The Atiyah Hirzebruch Spectral Sequence
I am learning about the AHSS (for complex K-theory) by trying to compute the K-theory of some spaces. I have heard that the AHSS is functorial (maps of spaces induce maps of spectral sequences). Is there a nice example of spaces $X$, $Y$ and a map $X \rightarrow Y$ such that we know the K-theory of one of these spaces and the induced map on their AHSS's helps us to compute the K-theory of the other space?
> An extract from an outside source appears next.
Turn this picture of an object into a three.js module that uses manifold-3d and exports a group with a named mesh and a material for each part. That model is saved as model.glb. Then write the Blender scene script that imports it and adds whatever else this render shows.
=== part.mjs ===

In most of the situations I can think of, either the AHSS of one of the spaces collapses at $E_2$, making the map between the AHSS's useless, or I don't know very much about the AHSS of either space beyond $E_2$, making it hard to begin.
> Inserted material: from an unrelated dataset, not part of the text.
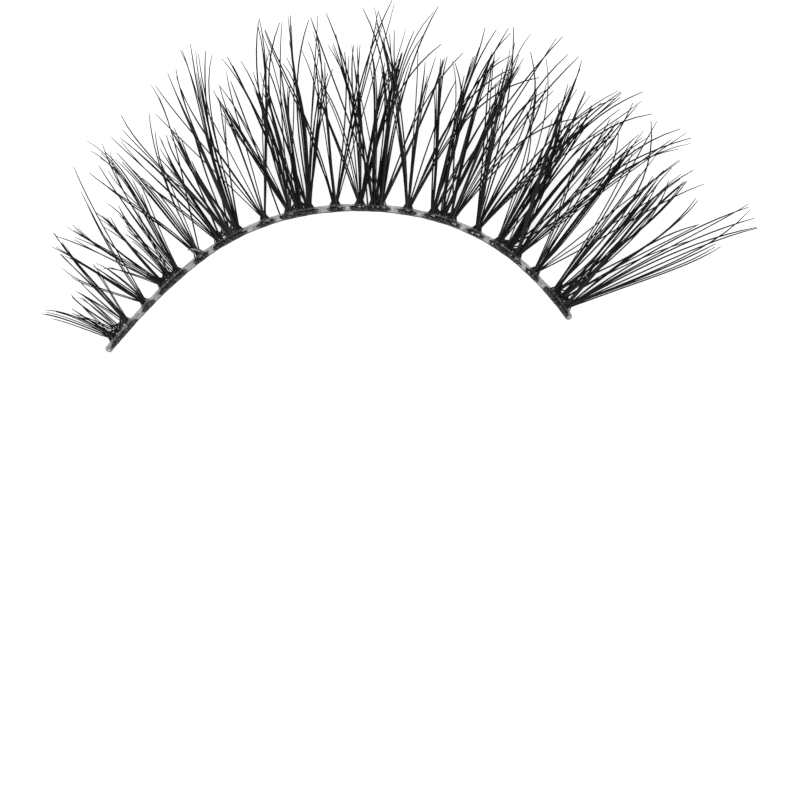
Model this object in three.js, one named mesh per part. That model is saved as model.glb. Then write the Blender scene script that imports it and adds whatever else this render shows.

I would also be very interested in where I can find some interesting calculations with the AHSS.
Solution 1:
Well, functoriality implies that differentials in AHSS are (higher) operations — and these operations can (sometimes) be identified by considering some special cases (and using functoriality, of course). Example: $d_3$ coincides with $Sq^3$.
One example where K(X) is computed using K(Y) and functoriality of AHSS (well, and some geometrical realization of the exact sequence $0\to\mathbb Z\to\mathbb Z\to\mathbb Z/2\to0$) is computation of $K(\mathbb RP^{2n+1})$ from $K(\mathbb CP^n)$.